(Scripts that build objects)
>>>

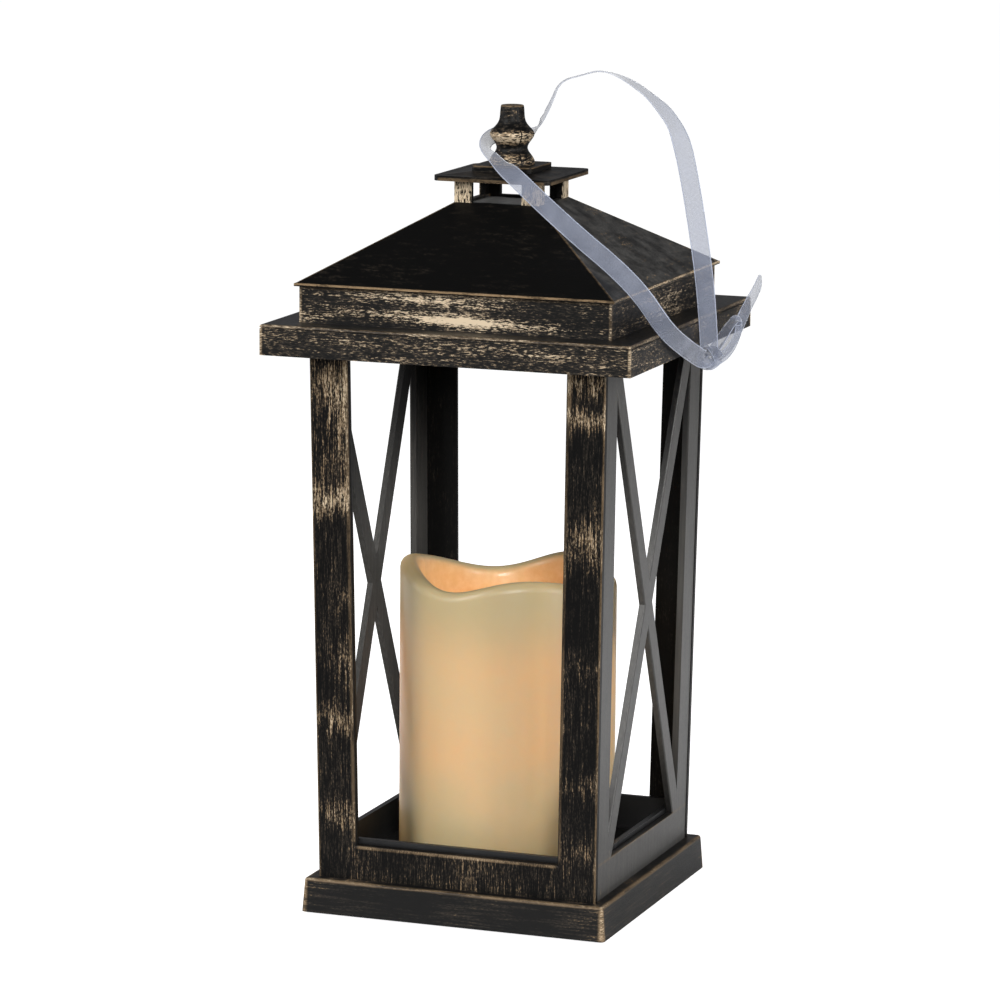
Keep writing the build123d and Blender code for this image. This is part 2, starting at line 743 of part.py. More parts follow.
def make_roof_skirt():
    """Square wall under the eaves, with a screw boss webbed into each corner."""
    inner = skirt_width - 2 * SKIRT_WALL
    skirt = square(skirt_width, cornice_high, skirt_high) - square(inner, cornice_high, skirt_high)
    boss_z = (cornice_high, cornice_high + SKIRT_BOSS_HEIGHT)
    for x, y in corners(roof_screw_place):
        wall_x = math.copysign((inner + SKIRT_WALL) / 2, x)
        wall_y = math.copysign((inner + SKIRT_WALL) / 2, y)
        skirt += rod(SKIRT_BOSS, *boss_z, x, y)
        skirt += block(sorted((x, wall_x)), span(y, SKIRT_WEB), boss_z)
        skirt += block(span(x, SKIRT_WEB), sorted((y, wall_y)), boss_z)
        skirt -= pilot_for(SCREW_SHANK, *boss_z, x, y)
    return skirt


def make_roof_screws():
    low = frame_high - SCREW_HEAD_HEIGHT
    return [screw(roof_screw_length, low, x, y) for x, y in corners(roof_screw_place)]


def make_roof():
    """Hollow hipped roof with a thin eave lip and a square seat for the vent plate."""
    slope = (roof_foot - ROOF_TOP) / ROOF_RISE
    hollow_high = roof_high - ROOF_CROWN
    inner_low = roof_foot + slope * EAVE_HEIGHT - 2 * ROOF_SHELL
    inner_high = ROOF_TOP + slope * ROOF_CROWN - 2 * ROOF_SHELL
    roof = square(eave_width, skirt_high, eave_high) + frustum(roof_foot, ROOF_TOP, eave_high, roof_high)
    roof -= frustum(inner_low, inner_high, skirt_high, hollow_high)
    seat = vent_width + 2 * VENT_GAP
    roof -= square(seat, vent_low, roof_high)
    return roof - square(vent_width - 2 * VENT_LEDGE, hollow_high, vent_low)


def make_vent_plate():
    return square(vent_width, vent_low, vent_high)


def make_cupola():
    """Four angle posts under a thin square ring."""
    inner = ROOF_TOP - 2 * CUPOLA_WALL
    cupola = square(ROOF_TOP, roof_high, cupola_high) - square(inner, roof_high, cupola_high)
    gap = ROOF_TOP - 2 * CUPOLA_LEG
    window = (roof_high, cupola_high - CUPOLA_RING)
    cupola -= block(span(0, gap), span(0, ROOF_TOP), window)
    return cupola - block(span(0, ROOF_TOP), span(0, gap), window)


def make_cap_plate():
    """Square cap with rounded corners and a very shallow camber."""
    cap = square(cap_width, cupola_high, cap_high, CAP_CORNER)
    cap += frustum(cap_width - 2 * (CAP_CORNER + CAP_BORDER), FINIAL_BASE, cap_high, camber_high)
    return cap - hole_for(SCREW_SHANK, cupola_high, camber_high)


def make_finial_base():
    base = square(FINIAL_BASE, camber_high, finial_low, FINIAL_BASE_CORNER)
    return base - hole_for(SCREW_SHANK, camber_high, finial_low)


def make_finial():
    """Turned finial: a flare, a waist, a bulge and a tapering neck."""
    points = [(radius, finial_low + height) for radius, height in FINIAL_OUTLINE]
    curve = Spline(*points)
    tip = Line(points[-1], (0, points[-1][1]))
    axis = Line((0, points[-1][1]), (0, finial_low))
    foot = Line((0, finial_low), points[0])
    finial = revolve(Plane.XZ * make_face([curve, tip, axis, foot]), Axis.Z)
    finial = fillet(edges_at(finial, points[-1][1]), FINIAL_TOP_EDGE)
    screw_top = cupola_high + finial_screw_length
    return finial - pilot_for(SCREW_SHANK, finial_low, screw_top)


def make_finial_screw():
    return screw(finial_screw_length, cupola_high - SCREW_HEAD_HEIGHT)


# Ribbon

def bend_radii(route):
    """Radius at each inner corner: 0.45 of the shorter run over the tangent of half the turn."""
    radii = []
    for before, corner, after in zip(route, route[1:], route[2:]):
        arriving = Vector(*corner) - Vector(*before)
        leaving = Vector(*after) - Vector(*corner)
        half_turn = math.radians(arriving.get_angle(leaving)) / 2
        radii.append(0.45 * min(arriving.length, leaving.length) / math.tan(half_turn))
    return radii


def tube_along(route, diameter):
    """Round tube of straight runs and tangent arcs along a route."""
    radii = bend_radii(route)
    path = FilletPolyline(*route, radius=radii)
    section = Plane(origin=path @ 0, z_dir=path % 0) * Circle(diameter / 2)
    tube = sweep(section, path=path)
    expected = math.pi * diameter ** 2 / 4 * path.length
    print("tube length", round(path.length, 1), "volume", round(tube.volume, 1), "of", round(expected, 1))
    print("bend radii", [round(radius, 1) for radius in radii])
    return tube


def make_ribbon():
    return tube_along(RIBBON_ROUTE, RIBBON_TUBE)


def make_ribbon_tails():
    return [tube_along(LONG_TAIL_ROUTE, TAIL_TUBE), tube_along(SHORT_TAIL_ROUTE, TAIL_TUBE)]


def make_ribbon_knot():
    """Small rounded bundle that the band and its tails pass into."""
    knot = Pos(*KNOT_CENTRE) * Box(*KNOT_SIZE)
    return fillet(knot.edges(), min(KNOT_SIZE) / 3)


PIECES = {
    "plinth": make_plinth(),
    "base_cover": make_base_cover(),
    "rubber_feet": make_rubber_feet(),
    "base_screws": make_base_screws(),
    "floor_tray": make_floor_tray(),
    "battery_box": make_battery_box(),
    "battery_door": make_battery_door(),
    "batteries": make_batteries(),
    "contact_springs": make_contact_springs(),
    "contact_plates": make_contact_plates(),
    "circuit_board": make_circuit_board(),
    "switch_body": make_switch_body(),
    "switch_knob": make_switch_knob(),
    "wires": make_wires(),
    "candle_base_ring": make_candle_base_ring(),
    "candle_screws": make_candle_screws(),
    "candle_shell": make_candle_shell(),
    "led_holder": make_led_holder(),
    "led_bulb": make_led_bulb(),
    "front_frame": make_frame(),
    "back_frame": turned(make_frame(), 2),
    "right_panel": turned(make_panel(), 1),
    "left_panel": turned(make_panel(), -1),
    "right_cross": turned(make_cross(), 1),
    "left_cross": turned(make_cross(), -1),
    "cornice": make_cornice(),
    "roof_skirt": make_roof_skirt(),
    "roof_screws": make_roof_screws(),
    "roof": make_roof(),
    "vent_plate": make_vent_plate(),
    "cupola": make_cupola(),
    "cap_plate": make_cap_plate(),
    "finial_base": make_finial_base(),
    "finial": make_finial(),
    "finial_screw": make_finial_screw(),
    "ribbon": make_ribbon(),
    "ribbon_knot": make_ribbon_knot(),
    "ribbon_tails": make_ribbon_tails(),
}

for name, piece in PIECES.items():
    solids = piece if isinstance(piece, list) else piece.solids()
    shape = Compound(children=solids) if len(solids) > 1 else solids[0]
    shape.label = name
    export_step(shape, f"parts/{name}.step")
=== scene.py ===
import math

import bmesh
import bpy
from mathutils import Matrix, Vector


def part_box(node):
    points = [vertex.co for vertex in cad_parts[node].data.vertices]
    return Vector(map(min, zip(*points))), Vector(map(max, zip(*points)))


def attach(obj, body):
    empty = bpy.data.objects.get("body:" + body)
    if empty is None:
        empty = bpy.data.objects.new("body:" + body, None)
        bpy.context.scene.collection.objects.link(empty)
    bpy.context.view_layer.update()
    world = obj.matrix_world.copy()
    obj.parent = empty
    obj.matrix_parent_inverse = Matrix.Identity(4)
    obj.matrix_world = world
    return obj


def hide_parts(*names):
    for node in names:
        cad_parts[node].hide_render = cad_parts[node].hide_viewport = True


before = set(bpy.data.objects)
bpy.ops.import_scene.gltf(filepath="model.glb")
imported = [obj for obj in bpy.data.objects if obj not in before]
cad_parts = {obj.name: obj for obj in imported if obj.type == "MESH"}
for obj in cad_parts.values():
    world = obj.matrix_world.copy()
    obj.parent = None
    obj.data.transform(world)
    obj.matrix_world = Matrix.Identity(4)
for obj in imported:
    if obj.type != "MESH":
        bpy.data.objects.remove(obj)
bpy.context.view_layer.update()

# Plinth: the hollow square step that the whole lantern stands on. Black injection-moulded plastic,
# sprayed satin charcoal, then dry-brushed by hand with antique gold that catches on edges.

MM = 1000.0


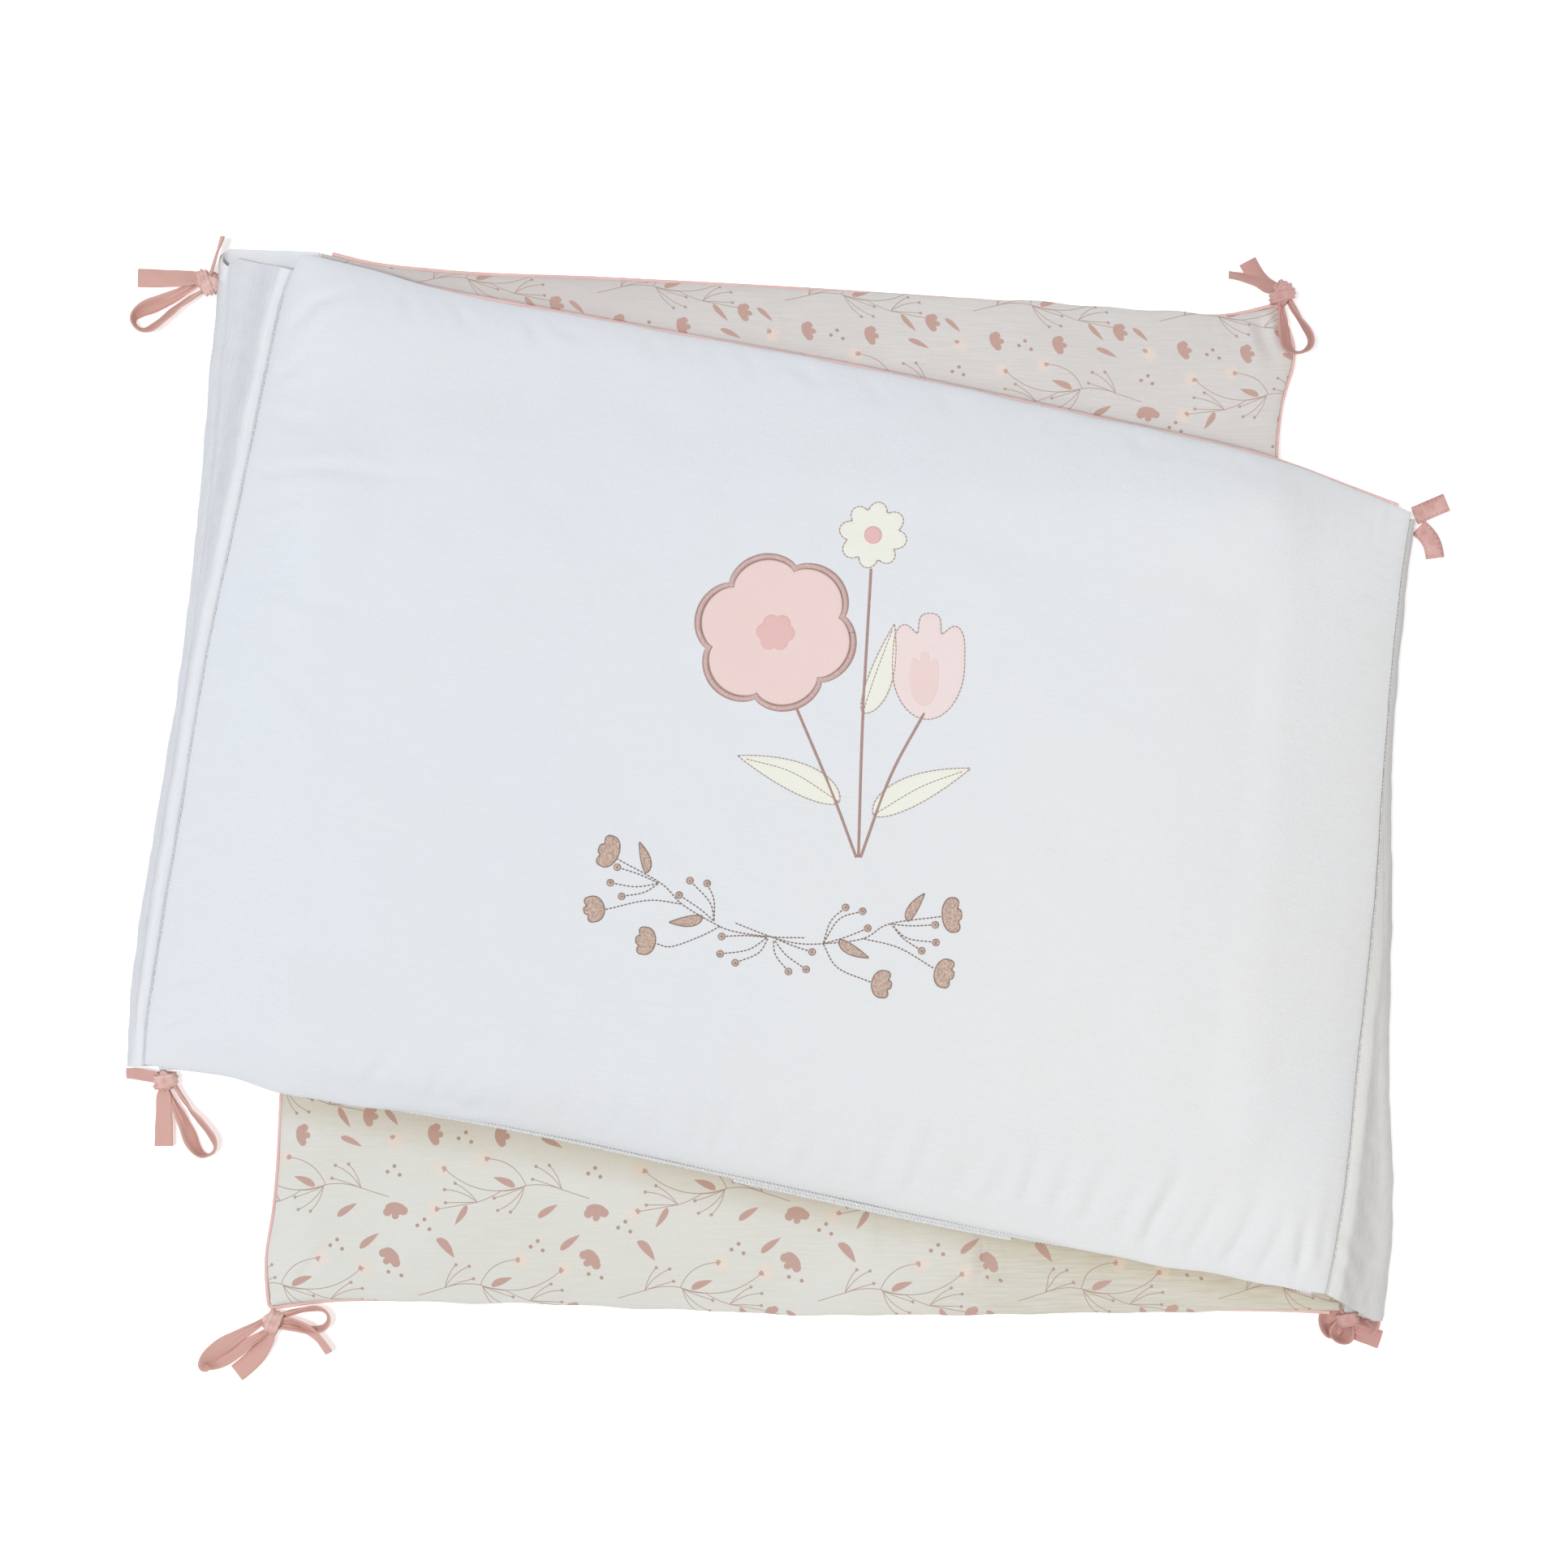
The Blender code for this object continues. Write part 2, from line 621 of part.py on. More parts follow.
def tie_solid(name, finish):
    tie = TIES[name]
    knotted = len(tie["way"]) > 1
    knot = np.array(tie["way"][-1], float)
    pieces = []
    for k, (heading, length, bend, tilt, floor) in enumerate(tie["tails"]):
        line = tail_line(knot, heading, length, bend, tilt, floor)
        pieces.append(band(f"{name}_tail{k}", line, (tilt, tilt), (knotted, False), finish))
    for k, (heading, length, breadth, *tilts, floor) in enumerate(tie["loops"]):
        line = loop_line(knot, heading, length, breadth, tilts, floor)
        pieces.append(band(f"{name}_loop{k}", line, tilts, (True, True), finish))
    if knotted:
        stem_line = smooth_line(tie["way"], STEM_STEPS)
        pieces.append(band(name + "_stem", stem_line, (STEM_TILT, STEM_TILT), (False, True), finish))
        pieces.insert(0, knot_lump(name, knot, tie["tails"][0][0] + 90, finish))
    pieces[0].name = name
    join(pieces[0], pieces[1:])


def main():
    clear_scene()
    white = material("white_cotton", WHITE_COTTON, 0.9)
    printed = material("printed_cotton", PRINTED_COTTON, 0.9)
    pink = material("pink_cotton", PINK_COTTON, 0.85)
    bases = lay_panels()
    panel_solid("centre_panel", bases["centre_panel"], white)
    panel_solid("left_panel", bases["left_panel"], printed)
    panel_solid("right_panel", bases["right_panel"], printed)
    for name in HINGES:
        hinge_solid(name, bases, white)
    pipings(bases, pink, white)
    for name in TIES:
        tie_solid(name, pink)
    place_all()


main()
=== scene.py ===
import math

import bmesh
import bpy
import numpy as np
from mathutils import Matrix, Vector
from mathutils.bvhtree import BVHTree


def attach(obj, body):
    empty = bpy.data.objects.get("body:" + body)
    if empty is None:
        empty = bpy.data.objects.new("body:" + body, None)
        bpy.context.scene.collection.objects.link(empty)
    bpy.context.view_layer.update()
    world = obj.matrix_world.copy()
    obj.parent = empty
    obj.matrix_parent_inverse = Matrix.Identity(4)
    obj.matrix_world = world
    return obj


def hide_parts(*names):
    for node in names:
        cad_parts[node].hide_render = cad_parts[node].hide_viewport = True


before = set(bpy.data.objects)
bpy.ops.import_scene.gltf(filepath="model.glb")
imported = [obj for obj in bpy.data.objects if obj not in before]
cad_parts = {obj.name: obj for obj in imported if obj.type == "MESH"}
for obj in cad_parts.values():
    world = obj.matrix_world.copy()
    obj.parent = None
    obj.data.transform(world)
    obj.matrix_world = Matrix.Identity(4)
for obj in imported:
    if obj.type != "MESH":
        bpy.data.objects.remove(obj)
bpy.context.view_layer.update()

mm = 0.001
outlineMiddle = (0.97, -1.32)  # the tables below are in millimetres around this point
print("frame loaded:", len(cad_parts), "nodes")


# finishes
class Wire:
    # a shader socket that can stand in a Python sum

    def __init__(self, finish, socket):
        self.finish = finish
        self.socket = socket

    def sum(self, operation, *values):
        return self.finish.node("ShaderNodeMath", {"operation": operation}, dict(enumerate(values)))

    def __add__(self, other):
        return self.sum("ADD", self, other)

    def __radd__(self, other):
        return self.sum("ADD", other, self)

    def __sub__(self, other):
        return self.sum("SUBTRACT", self, other)

    def __rsub__(self, other):
        return self.sum("SUBTRACT", other, self)

    def __mul__(self, other):
        return self.sum("MULTIPLY", self, other)

    def __rmul__(self, other):
        return self.sum("MULTIPLY", other, self)

    def __abs__(self):
        return self.sum("ABSOLUTE", self)

    def sine(self):
        return self.sum("SINE", self)

    def least(self, other):
        return self.sum("MINIMUM", self, other)

    def most(self, other):
        return self.sum("MAXIMUM", self, other)

    def power(self, other):
        return self.sum("POWER", self, other)

    def ramp(self, low, high, fromValue=0.0, toValue=1.0, kind="SMOOTHSTEP"):
        # eased step from fromValue at low to toValue at high
        sockets = {"Value": self, "From Min": low, "From Max": high, "To Min": fromValue, "To Max": toValue}
        return self.finish.node("ShaderNodeMapRange", {"interpolation_type": kind}, sockets)


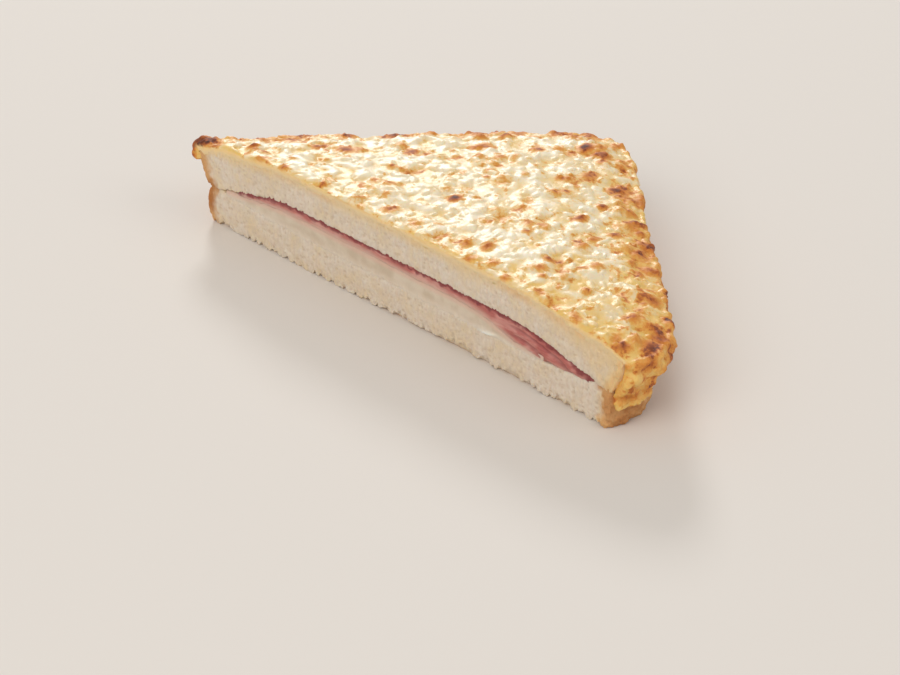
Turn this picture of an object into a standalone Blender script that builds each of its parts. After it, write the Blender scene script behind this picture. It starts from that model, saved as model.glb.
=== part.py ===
"""Half of a croque monsieur, cut across from corner to corner.

The whole sandwich is modelled first, square and centred on its own middle: two slices of pan bread,
a melted cheese layer, ham, and a lid of melted grated cheese that runs down over the crusts. One box
then cuts every layer along the same slanted plane, and the half that is kept is turned so that the
cut face looks along -Y.
"""

import math

import bmesh
import bpy
from mathutils import Vector, noise

# Driving sizes, in metres
SLICE_SIDE = 0.120
CORNER_RADIUS = 0.014
LAYER_GAP = 0.00035

# Thicknesses in the middle of the sandwich, where it is pressed, and at its crusts
BOTTOM_SLICE_MIDDLE = 0.0088
BOTTOM_SLICE_RIM = 0.0104
FILLING_MIDDLE = 0.0073
TOP_SLICE_MIDDLE = 0.0083
TOP_SLICE_RIM = 0.0108
RIM_CLOSING = 0.0009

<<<

#### DESCRIPTION OF THE TASK:
Retype, exactly and in full, the lines above from the one containing "shape = Compound(children=solids)" through the one containing "# sprayed satin".

#### FULL ANSWER:
    shape = Compound(children=solids) if len(solids) > 1 else solids[0]
    shape.label = name
    export_step(shape, f"parts/{name}.step")
=== scene.py ===
import math

import bmesh
import bpy
from mathutils import Matrix, Vector


def part_box(node):
    points = [vertex.co for vertex in cad_parts[node].data.vertices]
    return Vector(map(min, zip(*points))), Vector(map(max, zip(*points)))


def attach(obj, body):
    empty = bpy.data.objects.get("body:" + body)
    if empty is None:
        empty = bpy.data.objects.new("body:" + body, None)
        bpy.context.scene.collection.objects.link(empty)
    bpy.context.view_layer.update()
    world = obj.matrix_world.copy()
    obj.parent = empty
    obj.matrix_parent_inverse = Matrix.Identity(4)
    obj.matrix_world = world
    return obj


def hide_parts(*names):
    for node in names:
        cad_parts[node].hide_render = cad_parts[node].hide_viewport = True


before = set(bpy.data.objects)
bpy.ops.import_scene.gltf(filepath="model.glb")
imported = [obj for obj in bpy.data.objects if obj not in before]
cad_parts = {obj.name: obj for obj in imported if obj.type == "MESH"}
for obj in cad_parts.values():
    world = obj.matrix_world.copy()
    obj.parent = None
    obj.data.transform(world)
    obj.matrix_world = Matrix.Identity(4)
for obj in imported:
    if obj.type != "MESH":
        bpy.data.objects.remove(obj)
bpy.context.view_layer.update()

# Plinth: the hollow square step that the whole lantern stands on. Black injection-moulded plastic,
# sprayed satin charcoal, then dry-brushed by hand with antique gold that catches on edges.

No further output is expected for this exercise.